Flink-触发器Trigger实现自定义窗口

背景

        Flink已经默认提供了多种窗口,满足大部分的场景使用,但是针对部分场景需要更加灵活的窗口。比如在使用处理时间窗口时,虽然保证了在稳定的时间内的进行数据计算,但是在不同的窗口内的数据量可能差异较大,有可能出现由于数据量过大导致下游算子计算异常的情况,所以期望实现一种窗口,基于处理时间的窗口,但是当窗口内数据量达到一定阈值时结束当前窗口触发计算。

目标

        使用触发器Trigger实现基于处理时间与计数的自定义窗口。

描述

        Trigger决定了一个窗口何时被下游算子进行逻辑计算处理,以及决定了窗口是否销毁。
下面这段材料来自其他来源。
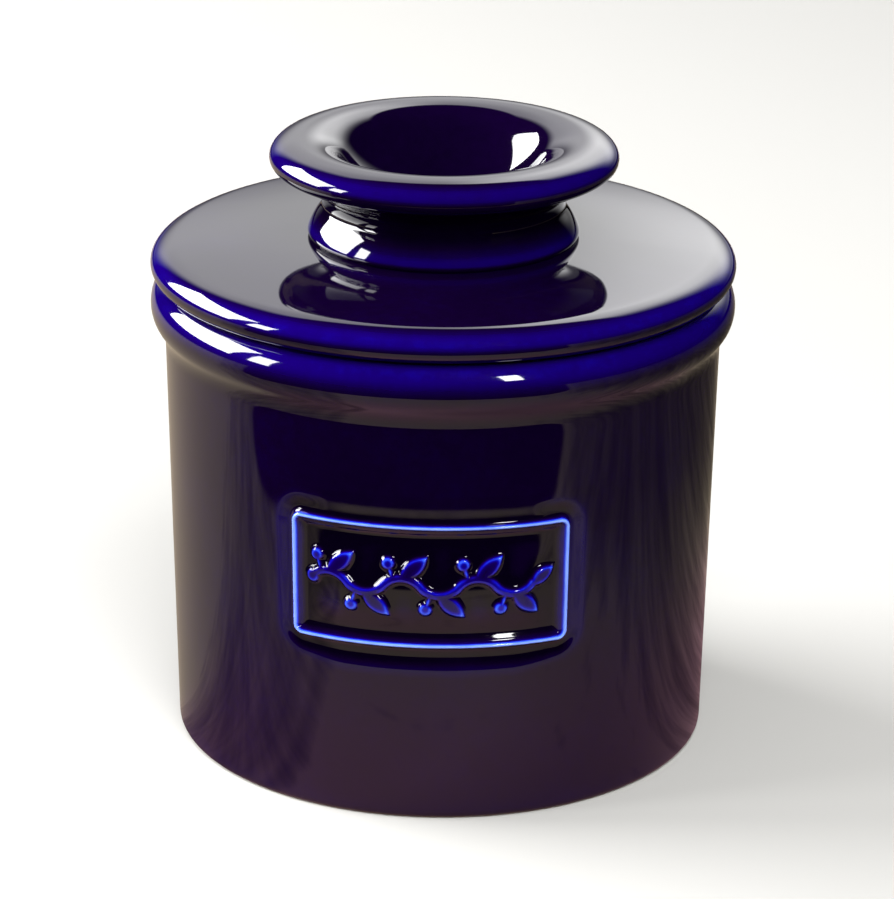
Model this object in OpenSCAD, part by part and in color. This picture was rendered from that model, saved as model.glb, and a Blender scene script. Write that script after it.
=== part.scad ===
// Butter crock: a stoneware crock that holds a little water, and a lid whose knob stands on top
// and whose bell cup hangs underneath. The cup is packed with butter, and its mouth dips into the
// water, which keeps the air out. The axis is Z, the foot stands on z = 0 and the label faces -Y.

/* [Crock] */
// Outside radius of the wall at the foot
foot_r = 43.9; // [42.5:0.1:45]
// Outside radius of the wall just below the cove
shoulder_r = 45.3; // [44.8:0.1:45.8]
// Widest radius of the rim bead
rim_r = 47.65; // [47:0.05:48.5]
// Height of the rim, on which the lid rests
seat_z = 77.6; // [74:0.1:84]
// Thickness of the wall at the foot
wall_t = 4.6; // [3.5:0.1:5.5]
// Thickness of the floor
floor_t = 5.5; // [4:0.5:8]
// Half of the depth of the rim bead's section
bead_r = 3.6; // [3.2:0.1:3.8]
// Depth of the hollow cove's ellipse under the rim bead
cove_r = 4; // [3:0.5:5]
// Height of the bead and the cove, as a multiple of their depth
rim_stretch = 1.25; // [1.1:0.05:1.4]
// Radius of the rounded corner inside, between the floor and the wall
well_fillet = 7; // [4:0.5:10]
// Radius of the rounded outer edge of the foot
foot_round = 1.1; // [0.5:0.1:2]
// Inside radius of the unglazed foot ring
foot_ring_r = 37; // [30:0.5:39]
// Depth of the hollow inside the foot ring
foot_hollow = 1.2; // [0.5:0.1:2]

/* [Label] */
// Half of the angle that the label spans round the wall
label_half_deg = 28.2; // [27:0.1:32]
// Height of the label's centre
label_z = 40.4; // [36:0.1:44]
// Height of the label, between the crests of its frame
label_h = 20; // [16:0.5:24]
// Width of the frame's ridge at its root
ridge_w = 1.8; // [1.2:0.1:2.4]
// Width of the frame's ridge at its crest
crest_w = 0.7; // [0.4:0.1:1]
// How far the frame stands out of the wall
ridge_h = 0.75; // [0.4:0.05:1]
// How far the panel inside the frame is sunk into the wall
panel_sink = 0.3; // [0.2:0.05:0.6]
// How far the sprig stands out of the sunk panel
sprig_h = 0.75; // [0.4:0.05:1]
// Length of one wave of the sprig's stem
wave_l = 5.9; // [5.6:0.1:6]
// Thickness of the sprig's stem
stem_t = 1.7; // [1.2:0.1:2]

/* [Lid plate] */
// Widest radius of the lid plate
lid_r = 47.6; // [47:0.1:48.5]
// Thickness of the lid plate under the knob
lid_t = 6.6; // [6:0.1:7.2]
// Height of the widest point of the lid's edge, above its underside
lid_waist = 2.3; // [1.8:0.1:2.6]
// How far the rounded upper edge reaches in from the widest radius
lid_edge = 5; // [4:0.1:6]
// Fall of the domed top, from the knob to the rounded edge
lid_dome = 1.1; // [0.7:0.1:1.4]
// Rise of the domed ceiling inside the bell cup
ceiling_rise = 2.2; // [0.5:0.1:2.5]

/* [Knob] */
// Widest radius of the knob's flange
knob_r = 28.25; // [27.5:0.25:29.5]
// Height of the knob above the lid plate
knob_h = 16.2; // [15.3:0.1:17.2]
// Height of the flange's widest point above the lid plate
flange_z = 13.1; // [12.5:0.1:13.7]
// Width of the flange's rounded lower edge
lip_w = 2.2; // [1.8:0.1:2.6]
// Height of the flange's rounded lower edge
lip_h = 2; // [1.6:0.1:2.4]
// Radius of the neck at the lid
base_r = 22.1; // [21.7:0.1:22.5]
// Radius of the rounded corner at the foot of the neck
base_round = 0.8; // [0.6:0.1:1.2]
// Radius of the curve in which the neck bulges
neck_bulge = 12; // [11:0.5:13]
// How far the neck leans in just above the lid, in degrees
base_tilt = 20; // [18:1:24]
// How far the neck leans in just under its groove, in degrees
neck_tilt = 38; // [34:1:40]
// Radius of the neck at its narrowest, under the flange
groove_r = 19.6; // [19.2:0.1:20]
// Height of that narrowest place above the lid plate
groove_z = 5.7; // [5.6:0.1:6.2]
// Radius of the crest round the knob's top
crest_r = 23.2; // [22.8:0.1:23.8]
// Radius of the hollow in the knob where its wall is steepest
bowl_r = 16.6; // [16:0.1:17.2]
// How strongly the crest rolls down into the hollow
bowl_roll = 6.5; // [5.5:0.1:6.8]

/* [Bell cup] */
// Depth of the cup below the lid's underside
cup_depth = 50; // [42:0.5:54]
// Inside radius of the cup at the lid
cup_root_r = 28.5; // [27:0.5:30]
// Inside radius of the cup at its mouth
cup_mouth_r = 31; // [29:0.5:32]
// Thickness of the cup's wall
cup_t = 4.6; // [3.5:0.1:5]
// Radius of the fillet where the cup meets the lid
cup_fillet = 3.5; // [2:0.5:4]

/* [Hidden] */
$fn = 96;
// The label's relief is thin, so its curves round the wall are cut finer
label_fn = 480;
arc_steps = 10;
glaze = [0.07, 0.02, 0.36];
glaze_thin = [0.16, 0.30, 0.92];
bead_x = rim_r - bead_r;
bead_h = bead_r * rim_stretch;
bead_z = seat_z - bead_h;
// Before the stretch, the cove and the bead are tangent circles, and this is the slope between their centres
cove_run = shoulder_r + cove_r - bead_x;
cove_rise = sqrt(pow(cove_r + bead_r, 2) - pow(cove_run, 2));
cove_angle = atan2(cove_rise, cove_run);
shoulder_z = bead_z - cove_rise * rim_stretch;
wall_tilt = atan2(shoulder_r - foot_r, shoulder_z);
bore_foot_r = foot_r - wall_t;
bore_rim_r = bead_x - bead_r + 0.15;
plate_z = seat_z + lid_t;
label_low = label_z - label_h / 2;
label_high = label_z + label_h / 2;
sprig_waves = 6;
wave_rise = 1.4;
// The stem starts left of the middle, so that the end leaf balances the end berry
sprig_shift = -1.3;

// Points on an ellipse about (x, z), from angle a0 to angle a1
function arc(x, z, rx, rz, a0, a1, steps = arc_steps) =
    [for (i = [0:steps]) let (a = a0 + (a1 - a0) * i / steps) [x + rx * cos(a), z + rz * sin(a)]];

// Outside radius of the tapered wall at height z
function wall_r(z) = foot_r + (shoulder_r - foot_r) * z / shoulder_z;

// The angle that a length along the wall spans, at the label's height
function degrees_at(length) = length / wall_r(label_z) * 180 / PI;

module turned(profile, angle = 360) {
    rotate_extrude(angle = angle) polygon(profile);
}

// Part of a turned ring, centred on -Y and spanning half_deg to each side
module front_sector(profile, half_deg) {
    $fn = label_fn;
    rotate([0, 0, -90 - half_deg]) turned(profile, 2 * half_deg);
}

// The wall as a solid cone, grown outwards by `out`, between heights z0 and z1
module wall_cone(z0, z1, out = 0) {
    $fn = label_fn;
    turned([[0, z0], [wall_r(z0) + out, z0], [wall_r(z1) + out, z1], [0, z1]]);
}

module crock_body() {
    z0 = label_low + ridge_w / 2;
    z1 = label_high - ridge_w / 2;
    color(glaze) difference() {
        turned(concat(
            [[0, foot_hollow], [foot_ring_r - 1, foot_hollow], [foot_ring_r, 0]],
            arc(foot_r - foot_round, foot_round, foot_round, foot_round, -90, 0),
            arc(shoulder_r + cove_r, shoulder_z, cove_r, cove_r * rim_stretch, 180, 180 - cove_angle),
            arc(bead_x, bead_z, bead_r, bead_h, -cove_angle, 90),
            arc(bead_x, bead_z, bead_x - bore_rim_r, bead_h, 100, 180),
            arc(bore_foot_r - well_fillet, floor_t + well_fillet, well_fillet, well_fillet, 0, -90),
            [[0, floor_t]]
        ));
        front_sector([
            [wall_r(z0) - panel_sink, z0], [wall_r(z0) + 2, z0],
            [wall_r(z1) + 2, z1], [wall_r(z1) - panel_sink, z1]
        ], label_half_deg - degrees_at(ridge_w / 2));
    }
}

// Section of the frame's ridge: how far out it stands, against its distance from the crest's middle
ridge_section = [[-0.5, -ridge_w / 2], [0, -ridge_w / 2], [ridge_h, -crest_w / 2],
    [ridge_h, crest_w / 2], [0, ridge_w / 2], [-0.5, ridge_w / 2]];

module frame_side() {
    translate([0, -wall_r(label_z), label_z]) rotate([wall_tilt, 0, 0])
        linear_extrude(label_h + crest_w, center = true) rotate(-90) polygon(ridge_section);
}

// A rectangle of ridges on the wall, with its root trimmed to the wall's surface
module label_frame() {
    color(glaze_thin) difference() {
        union() {
            for (z = [label_low, label_high])
                front_sector([for (p = ridge_section) [wall_r(z) + p[0], z + p[1]]], label_half_deg);
            for (side = [-1, 1]) rotate([0, 0, side * label_half_deg]) frame_side();
        }
        wall_cone(label_low - 5, label_high + 5);
    }
}

// A pointed leaf along +X from its foot at the origin: two circles crossing
module leaf(length, width) {
    r = (pow(length, 2) + pow(width, 2)) / (4 * width);
    translate([length / 2, 0]) intersection() {
        translate([0, width / 2 - r]) circle(r);
        translate([0, r - width / 2]) circle(r);
    }
}

// One wave of the stem: the part of a ring above its chord, cut square to the ring at both ends
module stem_wave() {
    r = (pow(wave_l / 2, 2) + pow(wave_rise, 2)) / (2 * wave_rise);
    intersection() {
        translate([0, wave_rise - r]) difference() {
            circle(r + stem_t / 2);
            circle(r - stem_t / 2);
        }
        polygon([[0, wave_rise - r], [-wave_l, r - wave_rise], [wave_l, r - wave_rise]]);
    }
}

module berry(x, y, r = 1.15) {
    translate([x, y]) circle(r);
}

// A wave of the stem with its leaf, and with a berry on a short stalk
module sprig_unit() {
    stem_wave();
    translate([-0.6, 0.9]) rotate(42) leaf(6.2, 2.9);
    translate([-1.3, 0.9]) rotate(17) translate([-0.5, 0]) square([1, 2.6]);
    berry(-2.2, 3.7);
}

// Extrudes a flat drawing through the wall, at length u along the wall from its middle
module on_wall(u) {
    rotate([0, 0, degrees_at(u)]) translate([0, 0, label_z]) rotate([90, 0, 0])
        translate([0, 0, wall_r(label_z) - 3]) linear_extrude(6) children();
}

// A running sprig: the waves turn up and down by turns, from a berry on the left to a leaf on the right
module label_sprig() {
    end = sprig_waves * wave_l / 2;
    color(glaze_thin) difference() {
        intersection() {
            wall_cone(label_low, label_high, sprig_h - panel_sink);
            union() {
                for (i = [0:sprig_waves - 1])
                    on_wall(sprig_shift - end + (i + 0.5) * wave_l) mirror([0, i % 2, 0]) sprig_unit();
                on_wall(sprig_shift - end) berry(0, 0, 1.25);
                on_wall(sprig_shift + end) translate([-0.5, -0.4]) rotate(34) leaf(5, 2.6);
            }
        }
        wall_cone(label_low - 5, label_high + 5, -panel_sink);
    }
}

module lid_plate() {
    waist_z = seat_z + lid_waist;
    edge_x = lid_r - lid_edge;
    // The rounded edge stops at this angle, where it slopes as the domed top does
    edge_end = 80;
    edge_h = (plate_z - lid_dome - waist_z) / sin(edge_end);
    dome_r = edge_x + lid_edge * cos(edge_end);
    color(glaze) turned(concat(
        [[0, seat_z + ceiling_rise]],
        arc(0, seat_z, cup_root_r, ceiling_rise, 80, 0),
        arc(lid_r - lid_waist, waist_z, lid_waist, lid_waist, -90, 0),
        arc(edge_x, waist_z, lid_edge, edge_h, 6, edge_end),
        [for (i = [1:arc_steps]) let (t = 1 - i / arc_steps)
            [base_r + (dome_r - base_r) * t, plate_z - lid_dome * pow(t, 2)]],
        [[0, plate_z]]
    ));
}

// The crest's roll turns by roll_angle; the round bottom of the hollow carries on at the same slope
module knob() {
    flange = plate_z + flange_z;
    crest = plate_z + knob_h;
    groove = plate_z + groove_z;
    lip_x = knob_r - lip_w;
    // The flare's curve stops short of the top of its ellipse, just inside the middle of the lip
    flare_end = 112;
    flare_w = (lip_x - groove_r - 0.2) / (1 + cos(flare_end));
    bulge_x = base_r - base_round - (neck_bulge - base_round) * cos(base_tilt);
    bulge_z = plate_z + base_round - (neck_bulge - base_round) * sin(base_tilt);
    roll_angle = 60;
    roll_w = (crest_r - bowl_r) / sin(roll_angle);
    join_z = crest - bowl_roll * (1 - cos(roll_angle));
    join_slope = bowl_roll * tan(roll_angle) / roll_w;
    join_angle = 35;
    bowl_w = bowl_r / cos(join_angle);
    bowl_h = join_slope * bowl_w * tan(join_angle);
    bowl_z = join_z + bowl_h * sin(join_angle);
    color(glaze) turned(concat(
        [[0, plate_z]],
        arc(base_r - base_round, plate_z + base_round, base_round, base_round, -90, base_tilt),
        arc(bulge_x, bulge_z, neck_bulge, neck_bulge, base_tilt + 2, neck_tilt),
        arc(groove_r + flare_w, groove, flare_w, flange - lip_h - groove, 187, flare_end),
        arc(lip_x, flange, lip_w, lip_h, -75, 0),
        arc(crest_r, flange, knob_r - crest_r, crest - flange, 9, 90),
        arc(crest_r, crest - bowl_roll, roll_w, bowl_roll, 96, 90 + roll_angle),
        arc(0, bowl_z, bowl_w, bowl_h, -join_angle - 4, -90)
    ));
}

module bell_cup() {
    lip_r = cup_t / 2;
    mouth_z = seat_z - cup_depth;
    root_x = cup_root_r + cup_t + cup_fillet;
    color(glaze) turned(concat(
        [[cup_root_r, seat_z]],
        arc(cup_mouth_r + lip_r, mouth_z + lip_r, lip_r, lip_r, 180, 360, 2 * arc_steps),
        arc(root_x, seat_z - cup_fillet, cup_fillet, cup_fillet, 180, 90)
    ));
}

crock_body();
label_frame();
label_sprig();
lid_plate();
knob();
bell_cup();
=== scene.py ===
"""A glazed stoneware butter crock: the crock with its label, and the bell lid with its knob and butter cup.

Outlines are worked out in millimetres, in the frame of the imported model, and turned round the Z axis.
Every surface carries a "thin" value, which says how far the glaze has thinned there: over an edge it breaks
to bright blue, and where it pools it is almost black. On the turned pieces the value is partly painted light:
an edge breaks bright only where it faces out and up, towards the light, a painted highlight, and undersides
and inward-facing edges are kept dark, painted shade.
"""
import math

import bpy
import numpy as np
from mathutils import Matrix, Vector


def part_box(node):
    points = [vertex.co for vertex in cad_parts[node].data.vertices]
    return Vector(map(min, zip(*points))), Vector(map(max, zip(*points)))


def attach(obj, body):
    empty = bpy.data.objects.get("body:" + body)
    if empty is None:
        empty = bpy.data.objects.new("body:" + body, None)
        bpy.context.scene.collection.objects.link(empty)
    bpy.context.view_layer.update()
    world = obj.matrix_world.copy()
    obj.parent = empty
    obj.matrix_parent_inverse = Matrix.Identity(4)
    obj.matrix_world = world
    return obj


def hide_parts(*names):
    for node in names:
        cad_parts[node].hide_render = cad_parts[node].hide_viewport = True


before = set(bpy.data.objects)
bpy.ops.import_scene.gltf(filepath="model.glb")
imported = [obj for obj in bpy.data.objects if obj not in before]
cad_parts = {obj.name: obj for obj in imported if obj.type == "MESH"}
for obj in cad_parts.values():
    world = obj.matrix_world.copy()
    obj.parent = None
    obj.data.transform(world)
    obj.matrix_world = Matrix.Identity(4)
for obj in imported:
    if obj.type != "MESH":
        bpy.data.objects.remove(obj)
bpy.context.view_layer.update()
MM = 0.001


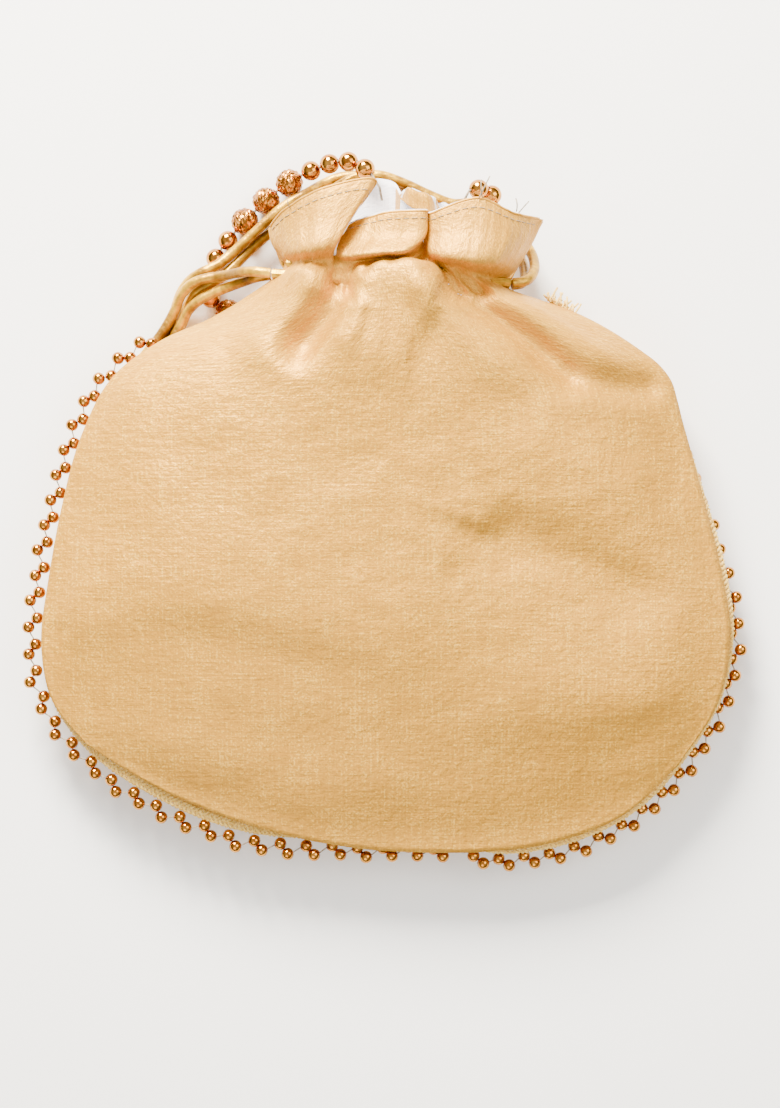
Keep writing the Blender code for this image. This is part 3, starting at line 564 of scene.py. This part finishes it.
# each fold: its line, depth at its two ends, and how wide its two banks are
FOLDS = [([(-14.2, 79), (-14, 72), (-20, 63), (-26, 56), (-33, 48)], -6.5, -7.5, 5, 6.5),
         ([(-20, 80), (-27, 70), (-36, 59), (-48, 48)], 2.6, 1.4, 6, 9),
         ([(-32, 76), (-42, 62), (-58, 48)], -1.6, -0.5, 6, 6),
         ([(18, 82), (24.5, 74), (37, 64), (48.5, 56), (57, 47), (63, 38)], -5.5, -6, 5, 5),
         ([(60, 47), (76, 43.5), (98, 46)], -3.4, -3, 5.5, 4.5),
         ([(38, 74), (52, 64), (68, 55), (84, 51)], 3.4, 2.4, 5, 6),
         ([(14, 74), (24, 62), (36, 50), (48, 36)], 3.2, 0.8, 8, 7),
         ([(-8, 76), (-12, 64), (-18, 52)], 2.2, 1.2, 6, 4),
         ([(-11.5, 84.6), (-14.2, 68)], 2.2, 2.0, 1.6, 1.6),
         ([(-9.4, 82.5), (-12.2, 69)], -2.8, -2.0, 1.5, 1.5),
         ([(-6.5, 83), (-10.6, 75)], 2.4, 1.0, 1.5, 1.5),
         ([(-3.6, 83.5), (-7.6, 77.6)], -3.4, -1.4, 1.4, 1.4),
         ([(0.4, 84), (-3.6, 80)], 1.2, 0.5, 1.4, 1.4),
         ([(4, 84.5), (0.6, 81.4)], -1.5, -0.6, 1.4, 1.4),
         ([(16.6, 84), (21.4, 76.5), (28, 70)], -3.0, -2.4, 1.6, 1.6),
         ([(19.6, 83.4), (24.6, 75.8), (30.4, 70.6)], 2.6, 1.8, 1.5, 1.5),
         ([(22.6, 83), (28, 76.8), (35.4, 70.4)], -3.0, -2.2, 1.5, 1.5),
         ([(26.5, 82), (31.6, 76.8), (37, 72.4)], 2.4, 1.4, 1.5, 1.5),
         ([(30.4, 81), (34.6, 77)], -1.7, -0.8, 1.3, 1.3),
         ([(40, -4), (54, -9), (72, -17), (96, -30)], -3.4, -2.6, 8, 15),
         ([(34, -58), (60, -60), (84, -54), (100, -46)], 1.2, 2.2, 16, 9),
         ([(-4, 60), (6, 66), (18, 62)], 2.8, 2.8, 16, 16),
         ([(50, 24), (70, 16), (92, 8)], 1.4, 1.2, 10, 12),
         ([(-96, 22), (-99, 0), (-101, -25), (-101, -48)], -0.9, -0.9, 2.0, 5),
         ([(-84, 40), (-74, 20), (-72, -10)], 1.3, 0.6, 10, 12),
         ([(-96, -30), (-60, -22), (-22, -30), (16, -44), (40, -40)], 2.8, 1.8, 26, 10),
         ([(-60, -70), (-20, -82), (30, -84)], 1.0, 0.8, 10, 12)]


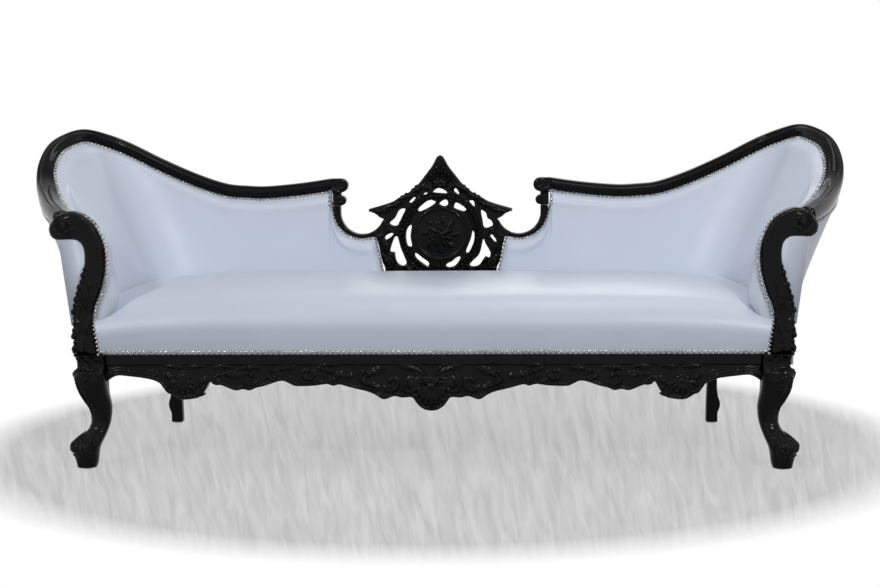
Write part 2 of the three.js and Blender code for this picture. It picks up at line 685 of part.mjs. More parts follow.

Flink提供的默认的每个窗口都有不同的触发机制,当这些无法满足需求时,可以通过自定义Trigger实现自定义的窗口。

        Trigger抽象类中通过重写方法实现不同的触发逻辑,其中包括以下五个方法:

  • onElement() 方法在每条数据进入窗口时调用
  • onEventTime() 方法在触发事件时间定时器时调用
  • onProcessingTime() 方法在触发处理时间定时器时调用
  • onMerge() 方法在窗口合并是调用,在窗口合并时会将对应的Trigger状态进行合并,如会话窗口的实现。
  • clear() 方法在窗口被清理是被调用

        前三个方法是窗口触发逻辑的核心方法,在这三个方法执行后窗口都会根据方法的返回值进行判断下一步操作。方法返回值都为TriggerResult枚举类型,该枚举类型共包含四个枚举值:

  • CONTINUE :不进行任何操作
  • FIRE:触发窗口计算(即触发下游算子的逻辑处理),但窗口继续保留,所有元素也都保留。
  • PURGE:清除窗口中的所有元素并丢弃窗口,不触发窗口计算或释放任何元素。
  • FIRE_AND_PURGE:先触发窗口计算,输出结果,再清除窗口内所有元素,丢弃窗口。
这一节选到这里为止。